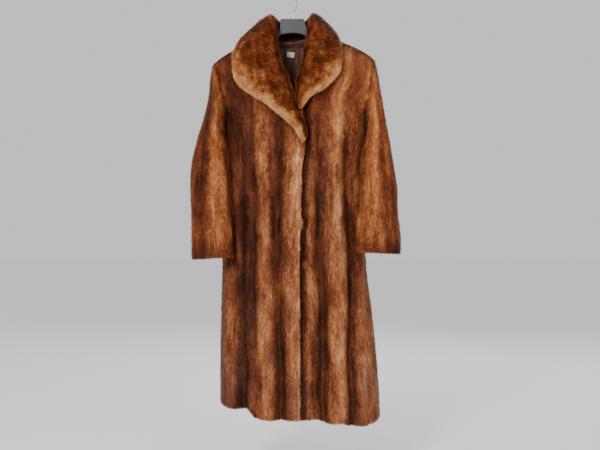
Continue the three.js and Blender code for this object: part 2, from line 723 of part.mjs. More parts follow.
// Joining and cutting closed meshes.
function solidOf(geometry, matrix = new THREE.Matrix4()) {
  const plain = geometry.clone().applyMatrix4(matrix);
  plain.deleteAttribute("normal");
  plain.deleteAttribute("uv");
  const merged = mergeVertices(plain, 1e-3);
  return new wasm.Manifold(
    new wasm.Mesh({
      numProp: 3,
      vertProperties: new Float32Array(merged.attributes.position.array),
      triVerts: new Uint32Array(merged.index.array),
    }),
  );
}

function geometryOf(solid) {
  const { vertProperties, triVerts } = solid.getMesh();
  const geometry = new THREE.BufferGeometry();
  geometry.setAttribute("position", new THREE.BufferAttribute(new Float32Array(vertProperties), 3));
  geometry.setIndex([...triVerts]);
  geometry.computeVertexNormals();
  return geometry;
}

// An extrusion of an XZ outline, from one Y to another.
function extrudeAlongY(shape, fromY, toY, curveSegments = 8) {
  const options = { depth: toY - fromY, bevelEnabled: false, curveSegments };
  const geometry = new THREE.ExtrudeGeometry(shape, options);
  const stand = new THREE.Matrix4().makeRotationX(Math.PI / 2);
  return geometry.applyMatrix4(stand).translate(0, toY, 0);
}

function blockSolid() {
  const shape = new THREE.Shape();
  const corner = 5;
  shape.moveTo(block.footLeft, block.footZ);
  shape.lineTo(block.topLeft - 2, block.topZ - 30);
  shape.lineTo(block.topLeft, block.topZ - corner);
  shape.quadraticCurveTo(block.topLeft, block.topZ, block.topLeft + corner, block.topZ);
  shape.lineTo(block.topRight - corner, block.topZ);
  shape.quadraticCurveTo(block.topRight, block.topZ, block.topRight + 1, block.topZ - corner);
  shape.lineTo(block.footRight - 3, block.topZ - 30);
  shape.lineTo(block.footRight, block.footZ);
  const archMid = (block.footLeft + block.footRight) / 2;
  shape.quadraticCurveTo(archMid, block.footZ + 2 * archHeight, block.footLeft, block.footZ);
  return solidOf(extrudeAlongY(shape, -blockHalfDepth, blockHalfDepth));
}

function recessSolid() {
  const shape = new THREE.Shape();
  const radius = recess.height / 2;
  const midZ = recess.topZ - radius;
  shape.absarc(recess.left + radius, midZ, radius, Math.PI / 2, (3 * Math.PI) / 2);
  shape.absarc(recess.right - radius, midZ, radius, -Math.PI / 2, Math.PI / 2);
  return solidOf(extrudeAlongY(shape, -blockHalfDepth - 1, -blockHalfDepth + recess.deep));
}

// The height of an arm's top. It follows the inside of the shoulder that rests on it, which runs straight
// from the ridge to the panels' next row, and steps up to the block's foot in the open neck.
function armTopZ(x, y) {
  const nextRow = radians(shoulderRows[shoulderRows.length - 2]);
  const face = y < 0 ? -1 : 1;
  const insideAt = (climb) => {
    const normal = coatNormal(x, climb, face);
    const at = x + furWall * normal.x;
    return coatPoint(at, climb, face).addScaledVector(coatNormal(at, climb, face), -furWall);
  };
  const top = insideAt(Math.PI / 2);
  const next = insideAt(nextRow);
  const share = Math.abs(y) / Math.abs(next.y);
  const intoNeck = Math.min(x - neckCorners.right, neckCorners.left - x);
  const lift = furWall * THREE.MathUtils.smoothstep(intoNeck, 5, 14);
  return THREE.MathUtils.lerp(top.z, next.z, share) - armClear.ridge - armClear.edge * share + lift;
}

function armSolid(side) {
  const tops = [];
  const feet = [];
  for (let i = 0; i <= arm.steps; i += 1) {
    const share = i / arm.steps;
    const x = THREE.MathUtils.lerp(armStarts[side], armEnds[side], share);
    const roundEnd = Math.sqrt(1 - Math.max(0, (share - 0.86) / 0.16) ** 2);
    const halfDepth = THREE.MathUtils.lerp(arm.neckHalfDepth, arm.tipHalfDepth, share ** 0.7) * roundEnd;
    const deepening = 0.35 + 0.65 * THREE.MathUtils.smoothstep(share, 0, 0.2);
    const deep = THREE.MathUtils.lerp(arm.neckDeep, arm.tipDeep, share) * deepening;
    const topRow = [];
    const footRow = [];
    for (let j = 0; j <= arm.across; j += 1) {
      const y = halfDepth * ((2 * j) / arm.across - 1);
      const edgeRound = 1 - Math.abs((2 * j) / arm.across - 1) ** 3;
      const topZ = Math.min(armTopZ(x, y), block.footZ + 5);
      topRow.push(new THREE.Vector3(x, y, topZ));
      footRow.push(new THREE.Vector3(x, y, topZ - deep * (0.55 + 0.45 * edgeRound)));
    }
    tops.push(topRow);
    feet.push(footRow);
  }
  return solidOf(wallGeometry(tops, feet, false));
}

function hangerBody() {
  const solid = blockSolid().subtract(recessSolid()).add(armSolid("right")).add(armSolid("left"));
  return mesh("hanger_body", geometryOf(solid), colours.plastic, 0.45);
}

// The steel wire hook, drawn flat and then turned so that it is nearly edge-on from the front.
function hangerHook() {
  const centreZ = -wire.hookRadius;
  const radius = wire.hookRadius + wire.radius;
  const flat = [];
  flat.push([0, block.topZ + seamGap]);
  flat.push([0, block.topZ + 12]);
  flat.push([1, wire.shankTopZ]);
  for (let angle = -38; angle <= 200; angle += 17) {
    flat.push([radius * Math.cos(radians(angle)), centreZ + radius * Math.sin(radians(angle))]);
  }
  const turn = radians(wire.turnedFromFront);
  const points = flat.map(([u, z]) => new THREE.Vector3(u * Math.cos(turn), u * Math.sin(turn), z));
  const path = new THREE.CatmullRomCurve3(points, false, "centripetal");
  const section = new THREE.Shape();
  section.absarc(0, 0, wire.radius, 0, 2 * Math.PI);
  const options = { extrudePath: path, steps: 40, curveSegments: 4 };
  const geometry = new THREE.ExtrudeGeometry(section, options);
  return mesh("hanger_hook", geometry, colours.steel, 0.3, 1);
}

const coat = new THREE.Group();
coat.name = "coat";
coat.add(
  mesh("right_front", panelWall(rightFront), colours.fur, 0.85),
  mesh("left_front", panelWall(leftFront), colours.fur, 0.85),
  mesh("back", panelWall(back), colours.fur, 0.85),
  sleeve("right_sleeve", "right", rightSleeveSections),
  sleeve("left_sleeve", "left", leftSleeveSections),
  collar(),
  insideBack("neck_facing", neckFacing, colours.facing, 0.6),
  insideBack("back_lining", backLining, colours.lining, 0.4),
  sizeLabel(),
);

const hanger = new THREE.Group();
hanger.name = "hanger";
hanger.add(hangerBody(), hangerHook());

const hangingCoat = new THREE.Group();
hangingCoat.add(coat, hanger);

export default hangingCoat;
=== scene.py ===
import math
import bpy
import numpy as np
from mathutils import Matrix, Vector


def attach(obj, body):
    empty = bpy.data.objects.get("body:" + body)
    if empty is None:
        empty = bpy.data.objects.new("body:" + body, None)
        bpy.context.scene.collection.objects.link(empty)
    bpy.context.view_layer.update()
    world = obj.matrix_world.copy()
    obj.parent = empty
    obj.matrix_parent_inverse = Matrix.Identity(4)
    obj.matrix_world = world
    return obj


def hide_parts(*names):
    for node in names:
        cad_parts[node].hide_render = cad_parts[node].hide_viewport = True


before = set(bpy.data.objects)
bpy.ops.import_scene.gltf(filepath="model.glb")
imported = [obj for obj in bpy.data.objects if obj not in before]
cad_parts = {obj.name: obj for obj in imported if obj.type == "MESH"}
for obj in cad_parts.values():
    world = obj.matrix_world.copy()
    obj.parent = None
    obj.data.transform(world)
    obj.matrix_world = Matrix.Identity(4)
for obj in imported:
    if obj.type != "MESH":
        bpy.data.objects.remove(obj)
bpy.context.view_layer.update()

# A full-length fur coat on a broad plastic hanger. Shapes are worked out in millimetres, in the part's own
# frame, and become metres when a mesh is made. Left and right are the wearer's.

coat = {
    "wall": 8.0,  # hide and laid pile, as deep as the part's walls
    "hide": 3.4,  # how far under the pile's outside the hide lies
    "seamHide": 1.6,  # and beside a seam or a free edge, where the pile thins out
    "seamGap": 0.3,
    "midX": 14.0,
    "chestZ": -340.0,
    "hemZ": -1236.0,
    "drop": 228.0,
    "hemReach": 0.22,
    "armholeHalfDepth": 56.0,
    "neckMidX": -11.0,
    "neckHalfWidth": 62.0,
    "neckDrop": 22.0,
    "wrapInset": 11.0,
    "ripple": 1.7,  # the small unevenness of hanging fur
}
bodySections = {
    "z": [-1236, -1080, -920, -790, -640, -500, -400, -340],
    "rightSide": [-213, -214, -211, -207, -204, -205, -204, -198],
    "leftSide": [252, 243, 228, 213, 209, 213, 214, 211],
    "front": [98, 96, 94, 92, 91, 91, 91, 91],
    "back": [90, 89, 87, 86, 85, 84, 83, 82],
    "seamY": [4, 5, 9, 17, 24, 24, 18, 4],
    "round": [2.2, 2.2, 2.1, 1.85, 1.65, 1.7, 1.9, 2.2],
}
ridgeLine = {
    "x": [-231, -216, -170, -113, -73, -11, 51, 101, 150, 195, 224, 236],
    "z": [-196, -183, -156, -134, -118, -108, -112, -122, -138, -158, -176, -187],
}
hemLine = {
    "x": [-213, -180, -136, -112, -60, 19, 70, 98, 145, 172, 215, 252],
    "z": [-1200, -1206, -1208, -1228, -1235, -1234, -1231, -1244, -1246, -1254, -1256, -1242],
}
rightEdge = {"z": [-1236, -780, -660, -500, -430, -340], "x": [19, 18, 20, 26, 35, 25]}
underlap = {"z": [-1236, -680, -340], "x": [26, 38, 48]}  # how far the left front runs on under the right
necklines = {
    "up": [0, 0.18, 0.38, 0.6, 0.82, 1],
    "right": [25, 2, -34, -56, -69, -73],
    "left": [-23, -8, 28, 42, 49, 51],
}
foldHeights = [-1236, -680, -340]  # the hem, the cuffs and the chest, as in each fold's rows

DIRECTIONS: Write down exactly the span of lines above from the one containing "const coat = new THREE.Group();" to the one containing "bpy.data.objects.remove(obj)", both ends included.

FINISHED EXERCISE:
const coat = new THREE.Group();
coat.name = "coat";
coat.add(
  mesh("right_front", panelWall(rightFront), colours.fur, 0.85),
  mesh("left_front", panelWall(leftFront), colours.fur, 0.85),
  mesh("back", panelWall(back), colours.fur, 0.85),
  sleeve("right_sleeve", "right", rightSleeveSections),
  sleeve("left_sleeve", "left", leftSleeveSections),
  collar(),
  insideBack("neck_facing", neckFacing, colours.facing, 0.6),
  insideBack("back_lining", backLining, colours.lining, 0.4),
  sizeLabel(),
);

const hanger = new THREE.Group();
hanger.name = "hanger";
hanger.add(hangerBody(), hangerHook());

const hangingCoat = new THREE.Group();
hangingCoat.add(coat, hanger);

export default hangingCoat;
=== scene.py ===
import math
import bpy
import numpy as np
from mathutils import Matrix, Vector


def attach(obj, body):
    empty = bpy.data.objects.get("body:" + body)
    if empty is None:
        empty = bpy.data.objects.new("body:" + body, None)
        bpy.context.scene.collection.objects.link(empty)
    bpy.context.view_layer.update()
    world = obj.matrix_world.copy()
    obj.parent = empty
    obj.matrix_parent_inverse = Matrix.Identity(4)
    obj.matrix_world = world
    return obj


def hide_parts(*names):
    for node in names:
        cad_parts[node].hide_render = cad_parts[node].hide_viewport = True


before = set(bpy.data.objects)
bpy.ops.import_scene.gltf(filepath="model.glb")
imported = [obj for obj in bpy.data.objects if obj not in before]
cad_parts = {obj.name: obj for obj in imported if obj.type == "MESH"}
for obj in cad_parts.values():
    world = obj.matrix_world.copy()
    obj.parent = None
    obj.data.transform(world)
    obj.matrix_world = Matrix.Identity(4)
for obj in imported:
    if obj.type != "MESH":
        bpy.data.objects.remove(obj)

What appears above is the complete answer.